7.4 Qualitative and quantitative assessment and comparison with state of the art methods

Here, we first show the qualitative and quantitative performances of our algorithm experimented using Middlebury stereo 2001 and 2003 datasets [2]. Figure 6 shows the estimated disparity maps of the proposed approach using these datasets. One can see that the final disparity maps are piecewise smooth and visually plausible. We also display the error maps associated with the final disparity maps as shown in the last column of Fig. 6. The error maps show the regions where the estimated disparities differ from the ground truth (black and gray regions correspond to errors in occluded and non occluded regions, respectively and white indicates no error). We can see that the proposed method has higher accuracy in discontinuous as well as nonoccluded regions. This is because the IGMRF prior preserves the discontinuities and the sparsity prior learns the edge-like sparse features in disparity map, and using these two with the proposed data term produces accurate disparities. As can be seen from Fig. 6, our method not only preserves geometrical details near depth discontinuities but performs better in textureless regions as well. We mention here that although we do not consider occlusions in our problem formulation, our method works well in these regions as well. Performance improvement in occluded regions is due to the presence of data term truncation thresholds, i.e., τ = {τ I,τ F}.

Fig. 6
figure 6

Experimental results for the Middlebury stereo 2001 and 2003 datasets [2], Venus (first row), Teddy (second row), and Cones (third row). The left image I L and the ground truth disparity map are shown in first and second columns, respectively. The third column shows the initial disparity map used in optimizing the energy function given in Eq. (17). The final disparity and the error maps estimated using the proposed method are shown in the fifth and the sixth columns, respectively

The quantitative assessment of our algorithm experimented using Middlebury stereo 2001 and 2003 datasets [2] is shown in Table 3. In order to validate the results of our method, we compare it with state-of-the-art global dense stereo methods in terms of percentage of bad matching pixels (B%). The compared approaches include feature based [1618] and regularization based such as MRF priors [3639], Mumford Shah regularization [51], ground control points [52], learned conditional random field (CRF) [53], and sparsity prior [42, 46] methods. These results are compared without using any post processing operations. We do not compare our method with global stereo methods based on handcrafted and learned features [1921, 27] since their results are not available for the Middlebury datasets. As seen from the Table 3, our method performs best among all the other methods in nonoccluded regions. It also gives least bad matching pixels over entire image as well as in nonoccluded regions for the Venus stereo pair. We see that the overall performance of the proposed method is comparable to state-of-the-art global stereo methods. The results also indicate the effectiveness of the proposed energy function in the global energy minimization framework for dense disparity estimation.

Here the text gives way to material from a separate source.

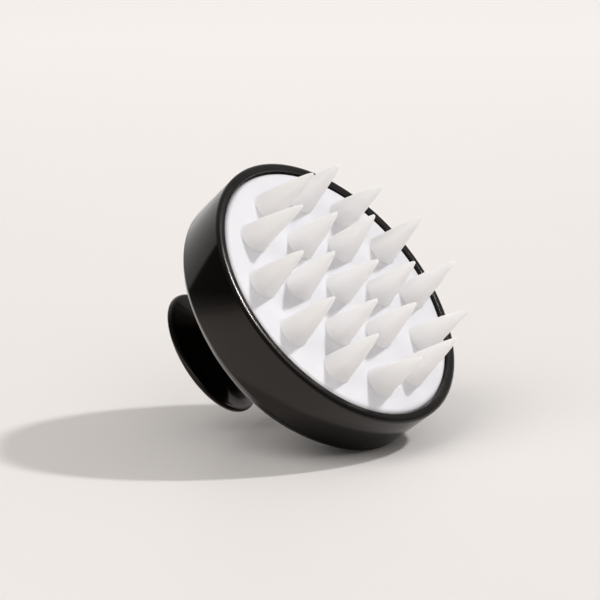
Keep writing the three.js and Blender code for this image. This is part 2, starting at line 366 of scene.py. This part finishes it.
def at_axis(obj):
    """Moves a piece that was turned about Z onto the head's axis."""
    obj.data.transform(Matrix.Translation((HEAD_X, 0, 0)))
    return obj


def dome(inset, steps):
    """Curve from the end of the side wall to the seat, inset from the outside."""
    r0, z0 = WALL_END_R - inset, WALL_END
    r1, z1 = LAND_R, LAND + inset
    return bezier((r0, z0), (r0, z0 - SHOULDER_PULL), (r1 + LAND_PULL, z1), (r1, z1), steps)


def make_shell():
    """Side wall, shoulder and dome, with the hole for the knob's screw in the seat."""
    edge = 0.12 * MM
    outline = arc(HEAD_R - edge, MOUTH - edge, edge, 90, 0, 5)
    outline += dome(0, 48)
    outline += [(SCREW_BORE + edge, LAND), (SCREW_BORE, LAND + edge), (SCREW_BORE, LAND + WALL)]
    outline += dome(WALL, 30)[::-1]
    outline += [(HEAD_R - WALL + WALL_THINNING, MOUTH)]
    return at_axis(revolve("shell", from_rim(outline)))


finish_piece(make_shell(), shell_plastic, BODY, "shell", "housing_shell")

# Three posts inside the shell, under the plate's screws. Their feet are sunk in the dome's wall.
plate_low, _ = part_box("support_plate")
dome_inside = from_rim(dome(WALL, 60))
POST_R = 3.4 * MM
POST_BORE = 1.4 * MM
POST_EDGE = 0.3 * MM
POST_SINK = 0.5 * MM  # into the wall
FOOT = -1.0  # marks the foot's points, whose height is set later; far below any real height


def make_post(number):
    """Hollow post for one of the plate's screws. It ends just under the plate."""
    low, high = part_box(f"plate_screw_{number}")
    centre = (low + high) / 2
    top = plate_low.z - GAP

    def stand(point):
        """Moves the post under its screw, and its foot into the slope of the dome's wall."""
        placed = Vector((point.x + centre.x, point.y + centre.y, point.z))
        if point.z < FOOT / 2:
            reach = math.hypot(placed.x - HEAD_X, placed.y)
            placed.z = min(z for r, z in dome_inside if r > reach) - POST_SINK
        return placed

    outline = [(POST_BORE, FOOT), (POST_R, FOOT), (POST_R, top - POST_EDGE)]
    outline += [(POST_R - POST_EDGE, top), (POST_BORE, top)]
    return revolve(f"shell_post_{number}", outline, 32, stand)


for number in (1, 2, 3):
    finish_piece(make_post(number), shell_plastic, BODY, "shell")

# ------------------------------------------------------------------ retaining ring

RING_BORE = 38.9 * MM
RING_SKIRT = 39.7 * MM
LIP = MOUTH + 0.04 * MM  # underside of the bead, just above the shell's mouth
BOW = 2.3 * MM  # radius of the arc along which the bead falls off to the outside
BOW_WIDTH = 1.5 * MM


def make_ring():
    """Rounded bead between the pad and the shell, with its skirt inside the shell."""
    bottom = ring_low.z - RIM_Z
    edge = 0.06 * MM
    inset = 0.02 * MM
    round_in = 0.3 * MM
    outline = [(RING_BORE, bottom), (RING_SKIRT, bottom), (RING_SKIRT, LIP)]
    outline += [(HEAD_R - inset - edge, LIP), (HEAD_R - inset, LIP + edge)]
    outline += arc(HEAD_R - BOW_WIDTH, -BOW, BOW, 50, 90, 14)
    outline += arc(RING_BORE + round_in, -round_in, round_in, 90, 180, 8)
    return at_axis(revolve("ring", from_rim(outline), 192))


finish_piece(make_ring(), ring_plastic, BODY, "ring", "retaining_ring")

# ------------------------------------------------------------------ pad

PAD_THICKNESS = 2.2 * MM
PAD_EDGE = 1.7 * MM
FLANGE_BORE = 35.8 * MM
PAD_RINGS = 12  # rings of faces on the flat top


def make_pad():
    """Flat soft face with a rounded edge, and a flange that the ring holds down."""
    top = PAD_Z - RIM_Z
    bottom = top - PAD_THICKNESS
    radius = RING_BORE - GAP
    flange_r = (pad_high.x - pad_low.x) / 2
    flange_low = pad_low.z - RIM_Z
    flange_top = ring_low.z - RIM_Z - GAP
    outline = [(0, bottom), (FLANGE_BORE, bottom), (FLANGE_BORE, flange_low), (flange_r, flange_low)]
    outline += [(flange_r, flange_top), (radius, flange_top)]
    outline += arc(radius - PAD_EDGE, top - PAD_EDGE, PAD_EDGE, 0, 90, 8)
    outline += [(radius * k / PAD_RINGS, top) for k in range(PAD_RINGS - 1, 0, -1)]
    outline += [(0, top)]
    return at_axis(revolve("pad", from_rim(outline), 160))


finish_piece(make_pad(), pad_silicone, BODY, "pad", "bristle_pad")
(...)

Table 3 Quantitative evaluation on Middlebury stereo 2001 and 2003 datasets [2] and comparison with state-of-the-art global dense stereo methods in terms of bad matching pixels over entire image as well as non occluded regions with δ = 1

Finally, we show the qualitative and quantitative performance of our algorithm experimented on Middlebury stereo 2014 datasets [2] that consists of 15 training and 15 test stereo pairs. Figure 7 shows the estimated disparity maps of the proposed approach using some of these datasets. In order to validate and compare the performance of our method with other latest stereo methods listed on [2], we submitted these estimated disparity maps online to the server available on Middlebury website [2] which in turn returned the overall evaluation and comparison chart. Since the test dataset does not have ground truth, evaluation is only done by submitting the estimated disparity maps on this online server. We mention here that one cannot adjust the parameters for test datasets because the submission can be done only once. The qualitative and quantitative results and the comparisons can be seen on Middlebury stereo evaluation page. We achieve a ranking of 43 for training set and ranking of 48 on test set. Our method does not rank among the top methods because the accuracy of our method is sensitive to the parameters of the model. One can enhance the results by carefully choosing the parameters. Experimental results indicate that our method is better than the state-of-the-art regularization-based methods and comparable to other latest stereo methods.

Fig. 7
figure 7

Experimental results for the Middlebury stereo 2014 datasets [2], Adirondack, Motorcycle, Pipes, Playroom, PlaytableP, Recycle, Shelves, Vintage. The left image I L , ground truth and disparity map estimated using the proposed method for each stereo pair are shown in the first, second, and third rows, respectively

8 Conclusion

We have presented a new approach for dense disparity map estimation based on inhomogeneous MRF and sparsity priors in an energy minimization framework. The data term is defined using the combination of intensity and the learning-based multilayer feature matching costs. The feature matching cost is defined over the deep learned features of given stereo pair, and we have used deep deconvolutional network for learning these hierarchical features. The IGMRF prior captures the smoothness in disparities and preserves the discontinuities in terms of IGMRF parameters. The sparsity prior is defined over the learned sparseness of disparities where the sparse representation of disparities are learned using the sparse autoencoder. We have presented an iterative two-phase algorithm for disparity estimation where in phase one, the disparity map is estimated by minimizing our energy function using graph cuts and in phase two, the IGMRF parameters and sparse representation of disparity maps are obtained. Experiments conducted on various datasets of Middlebury site verify the effectiveness of the proposed data term, IGMRF, and sparsity priors when used in an energy minimization framework. Performance of the proposed method is comparable to many of the better performing and latest dense stereo methods.